## Do this:
Reproduce exactly the lines from the top of the records below through the line holding "slat_end_overhang = 1.2".

## Records for this exercise:
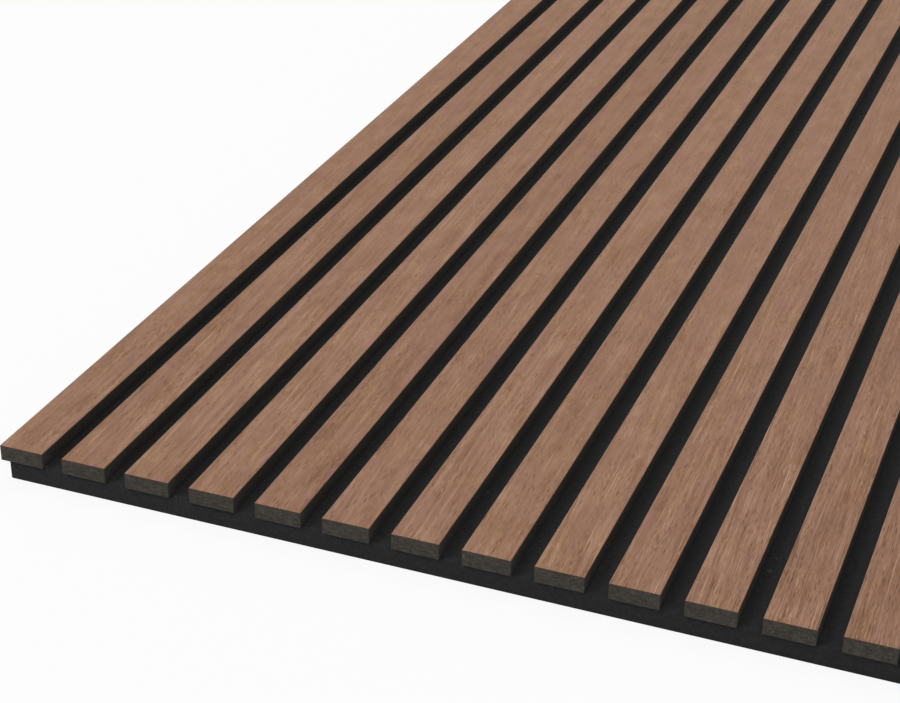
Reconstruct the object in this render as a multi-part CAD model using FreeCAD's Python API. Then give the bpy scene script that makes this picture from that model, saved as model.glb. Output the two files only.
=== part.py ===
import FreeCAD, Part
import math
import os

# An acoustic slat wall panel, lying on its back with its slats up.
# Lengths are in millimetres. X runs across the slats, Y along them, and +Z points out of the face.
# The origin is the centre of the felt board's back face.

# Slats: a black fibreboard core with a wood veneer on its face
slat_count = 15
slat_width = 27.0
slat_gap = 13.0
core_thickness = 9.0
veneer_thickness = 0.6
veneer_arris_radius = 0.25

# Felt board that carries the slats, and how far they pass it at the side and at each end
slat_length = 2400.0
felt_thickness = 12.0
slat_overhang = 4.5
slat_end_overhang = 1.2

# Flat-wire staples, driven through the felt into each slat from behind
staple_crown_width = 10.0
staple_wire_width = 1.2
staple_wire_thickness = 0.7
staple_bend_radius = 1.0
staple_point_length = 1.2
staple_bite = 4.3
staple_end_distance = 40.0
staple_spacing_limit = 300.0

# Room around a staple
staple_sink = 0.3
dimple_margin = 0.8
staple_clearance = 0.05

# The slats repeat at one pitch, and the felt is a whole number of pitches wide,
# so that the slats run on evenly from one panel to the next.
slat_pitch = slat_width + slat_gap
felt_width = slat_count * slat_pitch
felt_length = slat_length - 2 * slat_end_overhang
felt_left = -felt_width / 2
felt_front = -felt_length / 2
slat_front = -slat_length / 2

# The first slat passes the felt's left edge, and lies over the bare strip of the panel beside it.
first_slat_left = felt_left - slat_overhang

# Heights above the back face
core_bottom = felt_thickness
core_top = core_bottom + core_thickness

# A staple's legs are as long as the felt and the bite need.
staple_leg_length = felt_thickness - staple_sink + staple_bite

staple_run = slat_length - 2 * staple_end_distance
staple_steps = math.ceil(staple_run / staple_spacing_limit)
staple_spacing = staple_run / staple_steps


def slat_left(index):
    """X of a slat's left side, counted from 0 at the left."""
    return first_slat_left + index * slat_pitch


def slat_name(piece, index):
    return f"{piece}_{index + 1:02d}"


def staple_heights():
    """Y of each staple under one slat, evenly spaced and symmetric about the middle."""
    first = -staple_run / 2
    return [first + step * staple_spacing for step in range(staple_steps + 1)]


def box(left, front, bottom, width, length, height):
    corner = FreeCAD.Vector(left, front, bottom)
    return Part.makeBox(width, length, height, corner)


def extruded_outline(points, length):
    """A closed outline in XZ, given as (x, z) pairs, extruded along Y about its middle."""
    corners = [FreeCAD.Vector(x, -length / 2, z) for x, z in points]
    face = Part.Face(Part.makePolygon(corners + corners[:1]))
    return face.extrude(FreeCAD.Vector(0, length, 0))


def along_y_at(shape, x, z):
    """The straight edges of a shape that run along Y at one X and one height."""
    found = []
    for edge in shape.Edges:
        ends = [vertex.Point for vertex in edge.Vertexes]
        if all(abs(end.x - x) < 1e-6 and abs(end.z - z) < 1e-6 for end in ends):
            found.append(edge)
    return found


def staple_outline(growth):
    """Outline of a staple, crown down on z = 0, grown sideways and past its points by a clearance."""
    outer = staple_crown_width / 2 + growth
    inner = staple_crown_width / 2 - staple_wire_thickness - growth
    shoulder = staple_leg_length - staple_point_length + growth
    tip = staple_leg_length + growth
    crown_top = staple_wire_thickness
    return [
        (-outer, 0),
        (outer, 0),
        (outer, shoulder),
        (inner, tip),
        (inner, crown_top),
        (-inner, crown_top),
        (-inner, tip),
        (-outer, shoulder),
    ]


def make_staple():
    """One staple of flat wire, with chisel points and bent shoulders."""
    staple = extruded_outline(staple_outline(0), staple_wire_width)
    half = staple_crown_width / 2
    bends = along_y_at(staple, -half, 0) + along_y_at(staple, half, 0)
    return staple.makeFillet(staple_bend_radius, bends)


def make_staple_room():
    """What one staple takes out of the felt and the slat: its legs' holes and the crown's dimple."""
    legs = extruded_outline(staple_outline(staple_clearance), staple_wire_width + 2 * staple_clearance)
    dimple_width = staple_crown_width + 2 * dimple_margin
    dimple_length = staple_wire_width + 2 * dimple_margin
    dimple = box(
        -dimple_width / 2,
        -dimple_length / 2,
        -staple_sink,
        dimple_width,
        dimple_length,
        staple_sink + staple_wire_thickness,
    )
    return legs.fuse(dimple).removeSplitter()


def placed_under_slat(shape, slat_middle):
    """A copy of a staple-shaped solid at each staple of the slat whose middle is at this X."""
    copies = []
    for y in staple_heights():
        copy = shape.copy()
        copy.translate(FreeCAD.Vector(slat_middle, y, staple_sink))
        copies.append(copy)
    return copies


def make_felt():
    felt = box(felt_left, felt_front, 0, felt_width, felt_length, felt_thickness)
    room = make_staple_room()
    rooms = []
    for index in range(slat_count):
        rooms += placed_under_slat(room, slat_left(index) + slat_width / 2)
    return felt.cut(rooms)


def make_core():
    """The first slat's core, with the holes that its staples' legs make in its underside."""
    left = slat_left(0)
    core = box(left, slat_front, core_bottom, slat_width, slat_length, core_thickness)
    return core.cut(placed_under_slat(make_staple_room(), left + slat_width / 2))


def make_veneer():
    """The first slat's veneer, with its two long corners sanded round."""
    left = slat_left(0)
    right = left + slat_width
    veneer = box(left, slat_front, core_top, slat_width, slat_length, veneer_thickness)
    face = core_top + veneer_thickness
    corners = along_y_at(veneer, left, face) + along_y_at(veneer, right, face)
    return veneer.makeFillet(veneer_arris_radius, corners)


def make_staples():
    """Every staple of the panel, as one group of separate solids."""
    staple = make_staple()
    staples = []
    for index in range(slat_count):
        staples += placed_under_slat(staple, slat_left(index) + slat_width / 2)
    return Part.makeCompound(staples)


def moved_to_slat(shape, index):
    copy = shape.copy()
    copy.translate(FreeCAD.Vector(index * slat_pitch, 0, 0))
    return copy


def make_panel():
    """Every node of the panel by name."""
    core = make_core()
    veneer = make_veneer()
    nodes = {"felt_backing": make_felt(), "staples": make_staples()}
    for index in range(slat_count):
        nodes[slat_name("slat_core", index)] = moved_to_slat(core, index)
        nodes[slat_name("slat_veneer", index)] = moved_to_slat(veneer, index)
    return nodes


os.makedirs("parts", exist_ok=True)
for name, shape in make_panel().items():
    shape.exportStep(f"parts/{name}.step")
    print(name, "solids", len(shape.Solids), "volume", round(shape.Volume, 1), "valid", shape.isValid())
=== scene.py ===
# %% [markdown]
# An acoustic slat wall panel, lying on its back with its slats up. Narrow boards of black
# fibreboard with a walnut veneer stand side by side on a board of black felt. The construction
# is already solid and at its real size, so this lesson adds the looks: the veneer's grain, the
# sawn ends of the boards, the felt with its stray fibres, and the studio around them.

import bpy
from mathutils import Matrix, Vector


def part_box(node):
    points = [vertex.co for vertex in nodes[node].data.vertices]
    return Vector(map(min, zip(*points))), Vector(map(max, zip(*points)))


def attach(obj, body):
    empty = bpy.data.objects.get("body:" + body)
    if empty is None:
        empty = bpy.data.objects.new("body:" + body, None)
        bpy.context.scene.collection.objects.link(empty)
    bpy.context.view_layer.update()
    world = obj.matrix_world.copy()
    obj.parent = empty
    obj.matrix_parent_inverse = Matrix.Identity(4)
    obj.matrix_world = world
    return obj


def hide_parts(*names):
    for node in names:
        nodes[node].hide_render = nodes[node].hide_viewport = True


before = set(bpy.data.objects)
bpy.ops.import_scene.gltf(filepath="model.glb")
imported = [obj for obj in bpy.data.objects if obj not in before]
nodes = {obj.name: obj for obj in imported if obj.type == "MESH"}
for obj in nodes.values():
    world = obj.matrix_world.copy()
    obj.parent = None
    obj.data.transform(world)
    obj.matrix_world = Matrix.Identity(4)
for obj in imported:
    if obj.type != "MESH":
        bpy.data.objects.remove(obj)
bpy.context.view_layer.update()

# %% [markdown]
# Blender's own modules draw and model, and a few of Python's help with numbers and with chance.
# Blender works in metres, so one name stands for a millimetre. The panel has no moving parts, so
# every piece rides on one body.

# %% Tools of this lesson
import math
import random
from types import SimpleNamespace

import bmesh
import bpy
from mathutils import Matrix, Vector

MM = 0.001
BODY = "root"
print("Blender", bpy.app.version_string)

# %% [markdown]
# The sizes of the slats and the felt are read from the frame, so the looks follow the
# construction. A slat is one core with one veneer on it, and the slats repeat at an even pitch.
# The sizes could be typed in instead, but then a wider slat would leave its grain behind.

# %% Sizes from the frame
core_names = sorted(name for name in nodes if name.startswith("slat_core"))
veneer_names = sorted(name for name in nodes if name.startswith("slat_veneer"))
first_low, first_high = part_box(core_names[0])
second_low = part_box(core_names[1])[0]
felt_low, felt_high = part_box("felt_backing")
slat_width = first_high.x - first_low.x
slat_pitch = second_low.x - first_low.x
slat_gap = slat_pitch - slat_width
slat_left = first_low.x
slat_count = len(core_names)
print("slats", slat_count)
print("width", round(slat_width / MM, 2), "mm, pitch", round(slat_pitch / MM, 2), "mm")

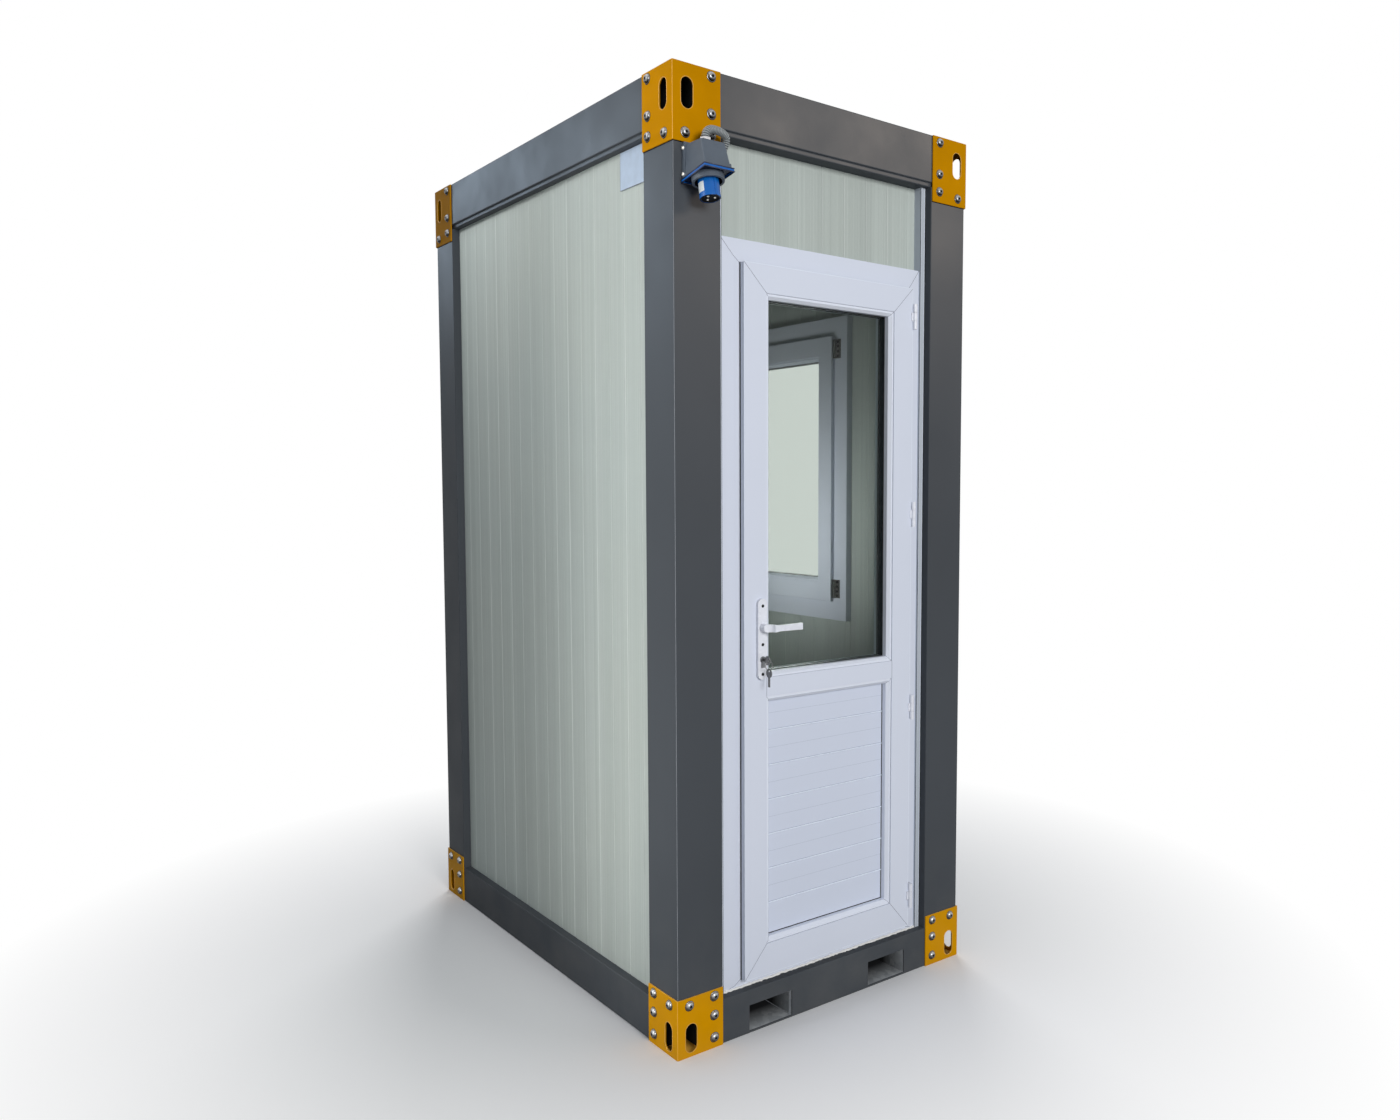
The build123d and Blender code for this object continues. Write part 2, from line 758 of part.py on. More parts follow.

## Task output:
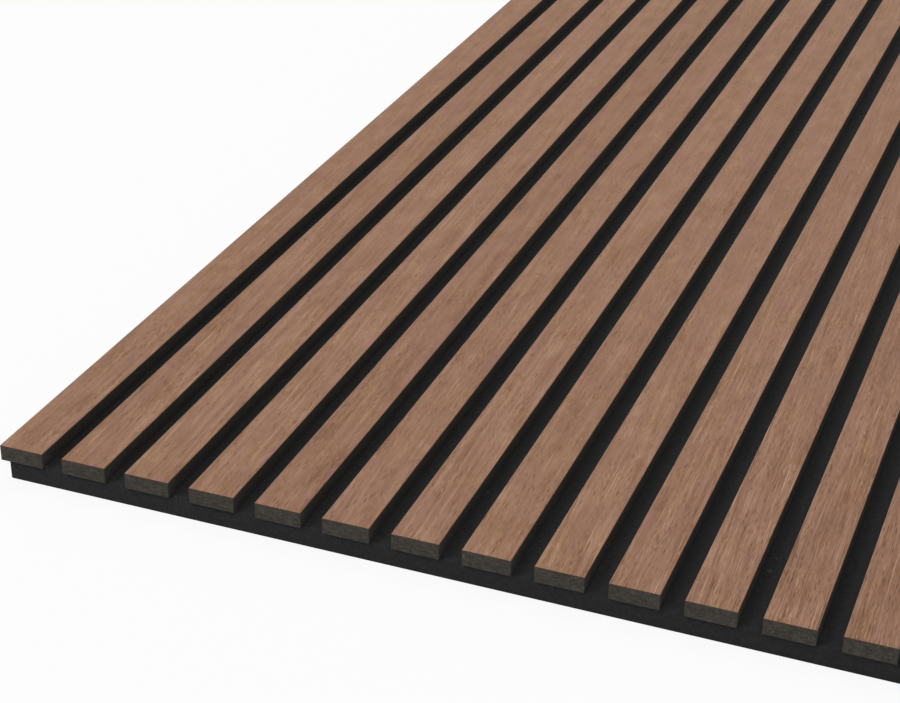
Reconstruct the object in this render as a multi-part CAD model using FreeCAD's Python API. Then give the bpy scene script that makes this picture from that model, saved as model.glb. Output the two files only.
=== part.py ===
import FreeCAD, Part
import math
import os

# An acoustic slat wall panel, lying on its back with its slats up.
# Lengths are in millimetres. X runs across the slats, Y along them, and +Z points out of the face.
# The origin is the centre of the felt board's back face.

# Slats: a black fibreboard core with a wood veneer on its face
slat_count = 15
slat_width = 27.0
slat_gap = 13.0
core_thickness = 9.0
veneer_thickness = 0.6
veneer_arris_radius = 0.25

# Felt board that carries the slats, and how far they pass it at the side and at each end
slat_length = 2400.0
felt_thickness = 12.0
slat_overhang = 4.5
slat_end_overhang = 1.2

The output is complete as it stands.